If they, my precious daughters, can see in their father, a man who has devoted forty years to one woman and is happy to devote another forty, then surely they will find a spouse who will want to do the same for them? God knows I have aspired to do just that by marrying him.


If my little girls can know that it is safe to love a man and respect him, without sacrificing your own dignity or self-worth; that they can and should be happy at the end of every day when sharing their lives with another human being, then I have done a decent job as a wife. Then I have done a decent job in aspiring to be like my mom.


They may only be toddlers now, but one day my daughters will be married. And they too will look at their spouse on a given day and wonder if sticking together is really worth the trouble, the heartache, the anger and the irritation. On that day I hope they will remember the times when their father and I argued, seemed to hate one another, but then made up and loved each other again.


When my girls are caught up in passion and lust and instant love that is the start of so many whirlwind romances, I pray that they will remember that there needs to be more and to seek it out. To build a foundation with someone who wants to be with them at the start and end of the day, every day. They certainly deserve that.  

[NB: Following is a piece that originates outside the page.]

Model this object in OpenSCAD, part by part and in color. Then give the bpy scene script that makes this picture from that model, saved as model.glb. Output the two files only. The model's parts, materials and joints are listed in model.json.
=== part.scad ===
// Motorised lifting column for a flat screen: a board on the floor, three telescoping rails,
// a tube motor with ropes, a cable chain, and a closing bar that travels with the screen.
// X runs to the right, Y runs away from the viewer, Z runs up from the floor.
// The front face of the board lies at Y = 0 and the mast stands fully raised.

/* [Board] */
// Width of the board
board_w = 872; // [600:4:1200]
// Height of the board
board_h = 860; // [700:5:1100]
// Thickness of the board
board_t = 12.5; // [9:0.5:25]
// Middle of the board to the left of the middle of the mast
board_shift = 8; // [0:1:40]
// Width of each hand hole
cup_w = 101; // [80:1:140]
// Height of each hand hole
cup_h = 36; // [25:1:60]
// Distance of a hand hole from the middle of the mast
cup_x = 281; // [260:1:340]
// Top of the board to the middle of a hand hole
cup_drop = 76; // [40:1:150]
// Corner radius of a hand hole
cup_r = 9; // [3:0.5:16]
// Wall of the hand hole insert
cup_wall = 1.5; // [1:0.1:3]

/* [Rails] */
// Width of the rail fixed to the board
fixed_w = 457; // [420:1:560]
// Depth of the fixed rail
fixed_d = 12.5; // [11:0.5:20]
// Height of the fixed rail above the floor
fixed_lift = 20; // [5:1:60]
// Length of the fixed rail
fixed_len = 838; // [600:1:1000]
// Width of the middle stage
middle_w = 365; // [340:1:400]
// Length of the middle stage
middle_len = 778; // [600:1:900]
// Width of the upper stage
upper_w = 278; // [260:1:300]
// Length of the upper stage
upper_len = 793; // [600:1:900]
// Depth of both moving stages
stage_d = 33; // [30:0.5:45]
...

The movie Fireproofstarts with a dialogue between a mother and daughter, where the daughter asks her mom “When you’re done [with Daddy], can I have him?” I was that little girl once, and in many ways, I still am. My dad is the ultimate man. And the man I married has many shared qualities with my father, which certain psychoanalysts would say is no coincidence. How could it be? I didn’t go out looking for a fishing, hunting, sport loving man who reads adventure novels and likes singing really loudly. But that’s where I landed. If my parents are anything to go by, it’s a great place to be.



So, not to blow anyone’s horn or anything, but driving to our home last night, I was asked by my little four-year old angel, “Mommy, when I big, do you think I can marry Daddy and then you and me and Daddy can be married?” And of course I said, “I do!”